Whether students having access to old exams or not is cheating, depends on a few things. If the instructor knows that it is common then s/he will probably act with that knowledge and not overly use old exam questions. In such a case, it would even be valuable for the professor to make an exam bank available to everyone. See this recent question for more perspective on this particular part of the issue here.
But there is more involved.
Every situation is different. When I was a student it was common for fraternities in the US to collect old exam questions. None of the three top math students at the college I attended were members and so didn't have access to these, nor other similar resources. But we all did (better than) fine and all ended up with PhDs. While the exam banks may have helped a few avoid failure, it had no real effect on things when looked at from a wider perspective.
Also at that time it was believed (possibly apocryphal) that at a certain very top graduate school in the US, no student would consider taking a course for credit unless they had already audited it once. I don't know if that was true, but it points to the pressure to succeed that students often face.

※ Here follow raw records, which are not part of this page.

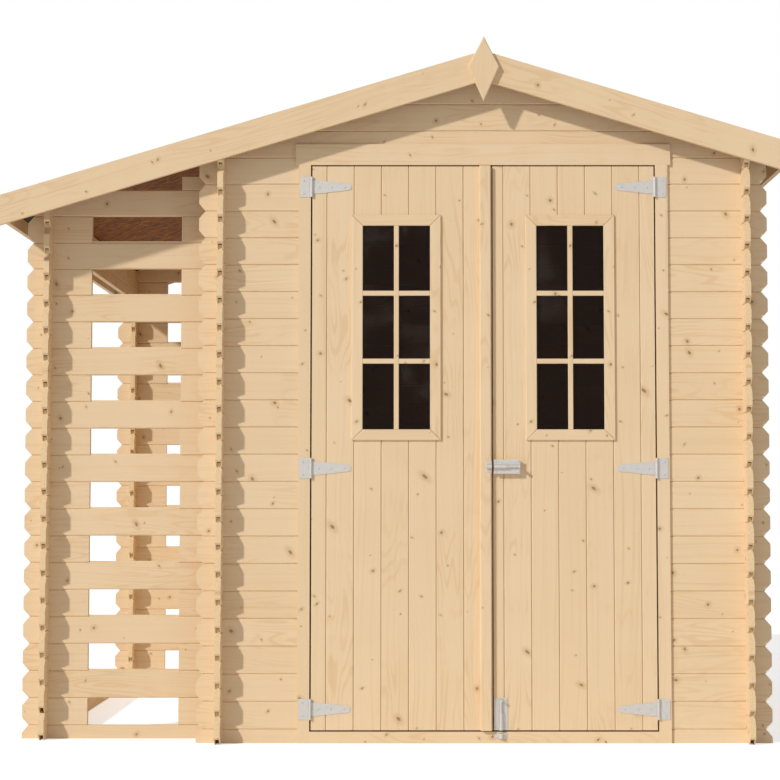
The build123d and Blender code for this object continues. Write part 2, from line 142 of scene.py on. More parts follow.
class ShedSizes(bpy.types.PropertyGroup):
    course: length("Course", "Height that one wall board covers", 0.088)
    eased_edge: length("Eased edge", "Chamfer along the long edges of a wall board", 0.0028)
    end_cut_depth: length("End cut depth", "How far a board's end is cut back", 0.021)
    end_cut_height: length("End cut height", "How high the cut at a board's corner is", 0.024)
    block_end: length("Block", "Length of the log store's short blocks from its corner", 0.148)
    shed_block: length("Block by the shed", "Length of the store's blocks by the shed", 0.135)
    tongue: length("Tongue", "Height of the tongue on a front, rear or door board", 0.006)
    side_tongue: length("Side tongue", "Height of the tongue on top of a side board", 0.0165)
    tongue_thick: length("Tongue thickness", "Thickness of a tongue", 0.012)
    groove: length("Groove", "Width of the groove under a board", 0.0132)
    groove_play: length("Groove play", "How much deeper a groove is than the tongue in it", 0.0015)
    joint_gap: length("Joint gap", "Open gap between two boards", 0.0009)
    door_board: length("Door board", "Width that one board of a door leaf covers", 0.0886)
    door_edge: length("Door board edge", "Chamfer along the edges of a door board", 0.0022)
    door_tongue_thick: length("Door tongue", "Thickness of the tongue on a door board", 0.006)
    door_play: length("Door play", "Play on each side of a door board's tongue", 0.0003)
    right_first_board: length("First right board", "Width of the board at its meeting edge", 0.0347)
    lath_width: length("Lath width", "Width of the lath in the gap between the leaves", 0.0045)
    lath_thick: length("Lath thickness", "Thickness of the lath between the leaves", 0.008)
    window_trim: length("Window trim", "Width of the boards round a window", 0.035)
    window_bar: length("Window bar", "Width of the bars in a window", 0.016)
    bar_depth: length("Bar depth", "How far the bars stand in front of the glass", 0.009)
    screw_radius: length("Screw radius", "Radius of a screw's head", 0.0036)
    screw_height: length("Screw height", "How far a screw's head stands proud", 0.0016)
    felt_lap: length("Felt lap", "Width of a strip of roofing felt", 0.9)
    ridge_strip: length("Ridge strip", "Width of the ridge's felt strip on one slope", 0.24)
    strip_thick: length("Strip thickness", "Thickness of the ridge's felt strip", 0.003)
    nail_radius: length("Nail radius", "Radius of a clout nail's head", 0.0055)
    nail_thick: length("Nail thickness", "Thickness of a clout nail's head", 0.0015)
    nail_step: length("Nail spacing", "Distance between clout nails", 0.11)


class ShedColours(bpy.types.PropertyGroup):
    timber: colour("Timber", "Planed softwood between the growth rings", "EAD0AC")
    ring: colour("Growth ring", "Darker lines of the grain", "D6AF7E")
    knot: colour("Knot", "Middle of a knot", "7B5A38")
    end_grain: colour("End grain", "Sawn ends of the boards", "EACFA6")
    strand: colour("Strand board", "Flakes of the roof boards", "B06F30")
    strand_dark: colour("Dark strand", "Gaps between the flakes", "4C2710")
    felt: colour("Felt", "Mineral roofing felt", "1D1D1E")
    zinc: colour("Zinc", "Galvanised ironwork", "CCC8C3")
    glass: colour("Glass", "Tint of the window glass", "A07C66")
    floor: colour("Floor", "Studio floor", "F5F5F5")


def sizes():
    return bpy.context.scene.shed_sizes


def colours():
    return bpy.context.scene.shed_colours


# Modelling helpers

def deselect():
    """Leaves nothing selected, so that an operator meets only what it makes."""
    for other in bpy.context.scene.objects:
        other.select_set(False)


def pick(*objects):
    """Selects these objects alone, the first one active."""
    deselect()
    for chosen in objects:
        chosen.select_set(True)
    bpy.context.view_layer.objects.active = objects[0]


def settle(piece, name):
    """Names a new piece and puts its place into its mesh."""
    pick(piece)
    bpy.ops.object.transform_apply(location=True, rotation=True, scale=True)
    piece.name = name
    piece.data.name = name
    return piece


def block(name, low, high):
    """A squared block between two corners, to be shaped further."""
    deselect()
    low = Vector(low)
    high = Vector(high)
    bpy.ops.mesh.primitive_cube_add(size=1, location=(low + high) / 2)
    piece = bpy.context.object
    piece.scale = high - low
    return settle(piece, name)


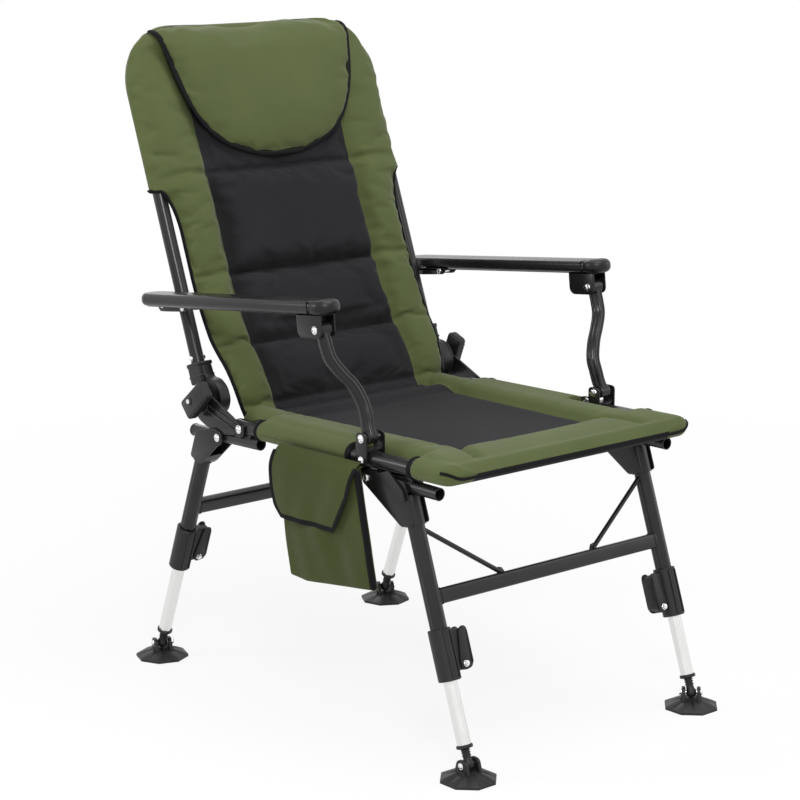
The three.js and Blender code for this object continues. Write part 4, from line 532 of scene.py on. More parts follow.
def lower_tubes(legs, side, hand):
    """The short tube welded under the rail on two saddles, and the leg's pivot through it."""
    ahead, behind, pitch = legs.stub

    def spot(y):
        return legs.x, y, legs.z + (y - legs.y) * math.tan(pitch)

    end = legs.y + behind
    section, bore = ring(LOWER_TUBE_RADIUS, 32), ring(LOWER_TUBE_RADIUS - TUBE_WALL, 32)
    parts = made_of(paint, sweep([spot(legs.y - ahead), spot(end)], section, bore))
    if legs is REAR:
        cap = bar(LOWER_TUBE_RADIUS + 0.6, end - 3, end + 2.5, along="y", edge=1.2)
        parts += made_of(plastic, moved(cap, legs.x, 0, spot(end)[2]))
    for y in legs.saddles:
        x, _, low = spot(y)
        high, joint_z = rail_height(y) - RAIL_RADIUS * 0.6, low + LOWER_TUBE_RADIUS * 0.7
        saddle = block((x - SADDLE_X, y - SADDLE_Y, low), (x + SADDLE_X, y + SADDLE_Y, high))
        beads = [sweep([(edge, y - SADDLE_Y, joint_z), (edge, y + SADDLE_Y, joint_z)], ring(WELD, 10))
                 for edge in (x - SADDLE_X, x + SADDLE_X)]
        parts += made_of(paint, bevelled(saddle, 1.2), *beads)
    fine(f"lower_tube_{legs.name}_{side}", parts, "seat_frame", "black_paint", hand=hand)
    reach = CHEEK_OUTSIDE + GAP
    pivot_bolt(f"leg_pivot_{legs.name}_{side}", f"leg_pivot_bolt_{legs.name}_{side}", 4, legs.x - reach,
               legs.x + reach, legs.y, legs.z, hand)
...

Next, I believe that no course that you ever take will ever be able to tell you everything about that subject. It will only be a surface skim that covers the important points and techniques that enable you to go further. Moreover, it represents, even in traditional subjects, only a snapshot in time of the thinking in that field. History moves on. Mathematics moves on. Hopefully a course will give you the tools to move on with your chosen field. But it is unlikely to be a lot more than that.
For the above reason, I have saved nearly all of my notebooks from courses I then considered important. I wrote on paper (not very good paper, actually/sadly) and took care of them, so I still have access to notes from math courses I took more than 50 years ago. I have a copy of a paper I wrote in secondary school (around 1960) and consulted it recently for another project. I have a deeper understanding of all that now than I did then.
The reason for saying the above is to comment on your professor's giving you such a "load" of supplementary material. You should ask about it, but I suggest that s/he is helping you build an archive that will be useful to you over your professional career, not just resources to pass that particular course. I once took a writing course from one of my "great" professors. He would seldom talk about writing (though he made us do a lot of it), but would spend lecture time recommending books to read. In a week, he would recommend 30 or more books. Who could keep up with that? And no, we didn't need to read them to pass. We needed to write and write and write.
Finally, though I may supplement this after some reflection, every student is different. You may or may not need to have access to a gigantic exam file, but I doubt that you will provided that (a) you are serious about your subject and (b) you practice with the knowledge you are gaining by doing exercises and getting feedback. Doing more than the minimum number of exercises, in fact.
That said, it is useful, and the prof should support it, if you are able to see one or two old exams, just so that you have an idea of the kind of question that the professor uses, if not any actual upcoming questions. In some places that would be against the stated rules, unfortunately.